On Tue, Mar 04, 2025 at 05:26:45PM +0530, Naresh Kamboju naresh.kamboju@linaro.org wrote:
As part of LKFT’s re-validation of known issues, we have observed that the selftests: cgroup suite is consistently failing across almost all LKFT-supported devices due to:
- Test timeouts (45 seconds limit reached)
- OOM-killer invocation
Thanks for reporting the issues with the tests.
## Key Questions for Discussion:
- Would it be beneficial to increase the test timeout to ~180 seconds to allow sufficient execution time?
That depends.
test_cpu has some lenghtier checks and they can in sum surpass 45s, it'd might be better to shorten them (withing precision margin) instead of prolonging the limit.
test_kmem -- it shouldn't take so long, if anything I'd suspect /proc/kpagecgroup -- are your systems larger than 100GiB of memory (that's my rough estimate for this reads to take above the limit)?
(Are there any other timeouts?)
OOM -- some tests are supposed to trigger memcg OOM.
- Should we enhance logging to explicitly print failure reasons when a test fails?
These tests are useful when run by developers them_selves_. In such a case it's handy to obtain more info running them understrace (since they're so simple).
- Are there any missing dependencies that could be causing these failures?
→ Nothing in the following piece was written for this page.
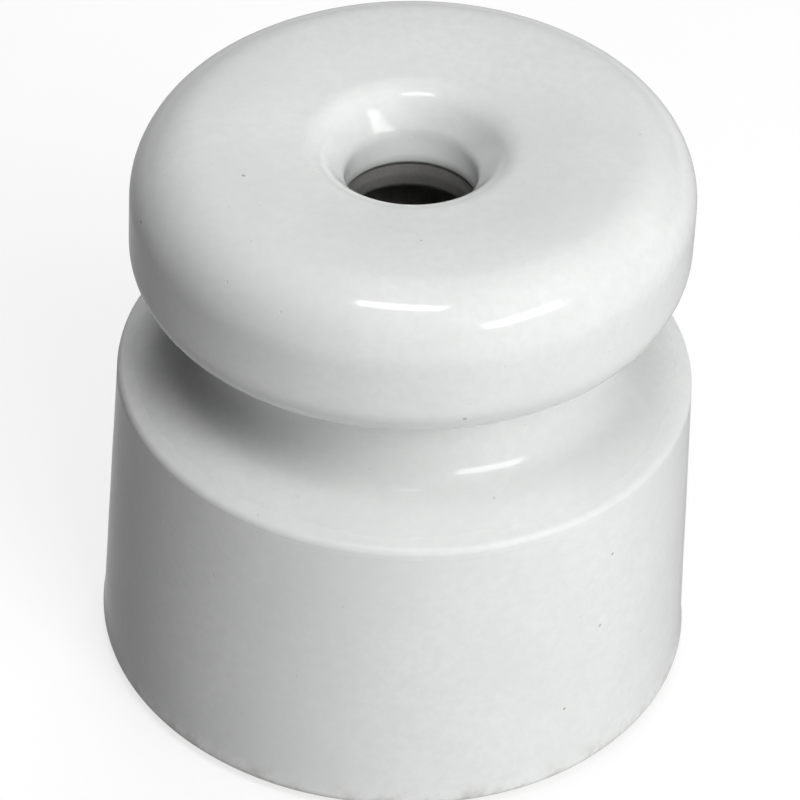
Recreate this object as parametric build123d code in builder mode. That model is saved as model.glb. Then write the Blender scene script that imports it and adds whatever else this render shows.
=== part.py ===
from build123d import *
import os

# Porcelain knob insulator for a fence wire: a fired body, and the glaze fused over it.
# Millimetres, +Z up. The origin is on the base, on the centre line of the bore.

os.makedirs("parts", exist_ok=True)

# Overall
TOTAL_HEIGHT = 42.8  # base to the crown of the head

# Lower drum, which stands on the post
BASE_RADIUS = 20.9
FOOT_ROUNDING = 1.2
SHOULDER_RADIUS = 20.0
SHOULDER_HEIGHT = 23.2
SHOULDER_ROUNDING = 0.6

# Wire groove between the drum's sloping shoulder and the head
NECK_RADIUS = 14.1
SHOULDER_CORNER_HEIGHT = 25.3  # where the shoulder's slope would meet the neck
GROOVE_LOWER_ROUNDING = 3.6
GROOVE_UPPER_ROUNDING = 1.5

# Head, which keeps the wire in the groove
HEAD_RADIUS = 19.2
HEAD_UNDERSIDE_AT_NECK = 30.95
HEAD_UNDERSIDE_AT_RIM = 31.95
HEAD_LOWER_ROUNDING = 3.2
HEAD_UPPER_ROUNDING = 4.6
CROWN_RADIUS = 12.5
CROWN_ROUNDING = 24.0
RIM_DROP = 0.35  # crown to the upper rim corner
DISH_DEPTH = 0.57  # crown to the mouth corner

# Countersunk mouth, throat and fixing bore
MOUTH_RADIUS = 6.48
MOUTH_ROUNDING = 2.6
COUNTERSINK_BOTTOM_HEIGHT = 39.75  # where the countersink's slope would meet the throat
COUNTERSINK_BOTTOM_ROUNDING = 1.2
THROAT_RADIUS = 4.5
THROAT_HEIGHT = 35.6
THROAT_ROUNDING = 0.6
BORE_RADIUS = 8.0
BORE_TOP_ROUNDING = 0.6
BORE_FOOT_ROUNDING = 0.6

# Glaze: fused over everything but the foot and the bore
GLAZE_THICKNESS = 0.25
DRY_FOOT_HEIGHT = 0.5
GLAZE_END_IN_THROAT = 37.2

# Corners of the half section, anticlockwise from the bore's foot, each with its rounding
SECTION_CORNERS = (
    ((BORE_RADIUS, 0.0), BORE_FOOT_ROUNDING),
    ((BASE_RADIUS, 0.0), FOOT_ROUNDING),
    ((SHOULDER_RADIUS, SHOULDER_HEIGHT), SHOULDER_ROUNDING),
    ((NECK_RADIUS, SHOULDER_CORNER_HEIGHT), GROOVE_LOWER_ROUNDING),
    ((NECK_RADIUS, HEAD_UNDERSIDE_AT_NECK), GROOVE_UPPER_ROUNDING),
    ((HEAD_RADIUS, HEAD_UNDERSIDE_AT_RIM), HEAD_LOWER_ROUNDING),
    ((HEAD_RADIUS, TOTAL_HEIGHT - RIM_DROP), HEAD_UPPER_ROUNDING),
    ((CROWN_RADIUS, TOTAL_HEIGHT), CROWN_ROUNDING),
    ((MOUTH_RADIUS, TOTAL_HEIGHT - DISH_DEPTH), MOUTH_ROUNDING),
    ((THROAT_RADIUS, COUNTERSINK_BOTTOM_HEIGHT), COUNTERSINK_BOTTOM_ROUNDING),
    ((THROAT_RADIUS, THROAT_HEIGHT), THROAT_ROUNDING),
    ((BORE_RADIUS, THROAT_HEIGHT), BORE_TOP_ROUNDING),
)


def fired_section():
    """Half section of the whole insulator, glaze included."""
    corners = [corner for corner, rounding in SECTION_CORNERS]
    roundings = [rounding for corner, rounding in SECTION_CORNERS]
    with BuildSketch(Plane.XZ) as section:
        with BuildLine():
            FilletPolyline(*corners, radius=roundings, close=True)
        make_face()
    return section.sketch


def glaze_section():
    """Half section of the glaze: a skin inside the outline, left off the foot and the bore."""
    with BuildSketch(Plane.XZ) as section:
        add(fired_section())
        offset(fired_section(), amount=-GLAZE_THICKNESS, mode=Mode.SUBTRACT)
        Rectangle(3 * BASE_RADIUS, DRY_FOOT_HEIGHT, align=(Align.CENTER, Align.MIN), mode=Mode.SUBTRACT)
        Rectangle(2 * CROWN_RADIUS, GLAZE_END_IN_THROAT, align=(Align.CENTER, Align.MIN), mode=Mode.SUBTRACT)
    return section.sketch


with BuildPart() as porcelain_body:
    with BuildSketch(Plane.XZ):
        add(fired_section())
        add(glaze_section(), mode=Mode.SUBTRACT)
    revolve(axis=Axis.Z)

porcelain_body.part.label = "porcelain_body"
export_step(porcelain_body.part, "parts/porcelain_body.step")

with BuildPart() as glaze_coat:
    with BuildSketch(Plane.XZ):
        add(glaze_section())
    revolve(axis=Axis.Z)

glaze_coat.part.label = "glaze_coat"
export_step(glaze_coat.part, "parts/glaze_coat.step")
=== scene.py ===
import math

import bmesh
import bpy
from mathutils import Matrix, Vector, noise


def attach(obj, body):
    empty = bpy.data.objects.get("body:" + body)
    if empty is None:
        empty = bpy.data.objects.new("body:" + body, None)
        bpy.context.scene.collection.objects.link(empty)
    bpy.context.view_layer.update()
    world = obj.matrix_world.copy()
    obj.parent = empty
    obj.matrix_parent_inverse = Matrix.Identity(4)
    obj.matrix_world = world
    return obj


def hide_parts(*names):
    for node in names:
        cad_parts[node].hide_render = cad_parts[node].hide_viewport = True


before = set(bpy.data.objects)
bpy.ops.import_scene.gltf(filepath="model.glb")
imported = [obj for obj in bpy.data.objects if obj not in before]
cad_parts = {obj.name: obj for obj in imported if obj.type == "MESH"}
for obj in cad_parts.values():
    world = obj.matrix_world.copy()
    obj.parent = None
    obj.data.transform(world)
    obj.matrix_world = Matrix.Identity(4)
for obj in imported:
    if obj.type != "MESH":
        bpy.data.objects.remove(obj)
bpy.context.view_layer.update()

MM = 0.001

# ---------------------------------------------------------------- sizes, in millimetres
# The fired insulator's half section, as the CAD has it, glaze included
TOTAL_HEIGHT = 42.8

BASE_RADIUS = 20.9
FOOT_ROUNDING = 1.2
SHOULDER_RADIUS = 20.0
SHOULDER_HEIGHT = 23.2
SHOULDER_ROUNDING = 0.6

NECK_RADIUS = 14.1
SHOULDER_CORNER_HEIGHT = 25.3  # where the shoulder's slope would meet the neck
GROOVE_LOWER_ROUNDING = 3.6
GROOVE_UPPER_ROUNDING = 1.5

HEAD_RADIUS = 19.2
HEAD_UNDERSIDE_AT_NECK = 30.95
HEAD_UNDERSIDE_AT_RIM = 31.95
HEAD_LOWER_ROUNDING = 3.2
HEAD_UPPER_ROUNDING = 4.6
CROWN_RADIUS = 12.5
CROWN_ROUNDING = 24.0
RIM_DROP = 0.35  # crown to the upper rim corner
DISH_DEPTH = 0.57  # crown to the mouth corner

MOUTH_RADIUS = 6.48
MOUTH_ROUNDING = 2.6
COUNTERSINK_BOTTOM_HEIGHT = 39.75  # where the countersink's slope would meet the throat
COUNTERSINK_BOTTOM_ROUNDING = 1.2
THROAT_RADIUS = 4.5
THROAT_HEIGHT = 35.6
THROAT_ROUNDING = 0.6
BORE_RADIUS = 8.0
BORE_TOP_ROUNDING = 0.6
BORE_FOOT_ROUNDING = 0.6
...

Note: The required selftests/cgroup/config options were included in LKFT's build and test plans.
The deps are rather minimal, only some coreutils (cgroup selftests should be covered by e.g. this list [1]).
## Devices Affected: The following DUTs consistently experience these failures:
- dragonboard-410c (arm64)
- dragonboard-845c (arm64)
- e850-96 (arm64)
- juno-r2 (arm64)
- qemu-arm64 (arm64)
- qemu-armv7
- qemu-x86_64
- rk3399-rock-pi-4b (arm64)
- x15 (arm)
- x86_64
Regression Analysis:
- New regression? No (these failures have been observed for months/years).
Actually, I noticed test_memcontrol failure yesterday (with ~mainline kernel) but I remember they used to work also rather recently. I haven't got time to look into that but at least that one may be a regression (in code or test).
- Reproducibility? Yes, the failures occur consistently.
+/- as that may depend no nr_cpus or totalram.
- Test suite affected? selftests: cgroup (timeouts and OOM-related failures).
Michal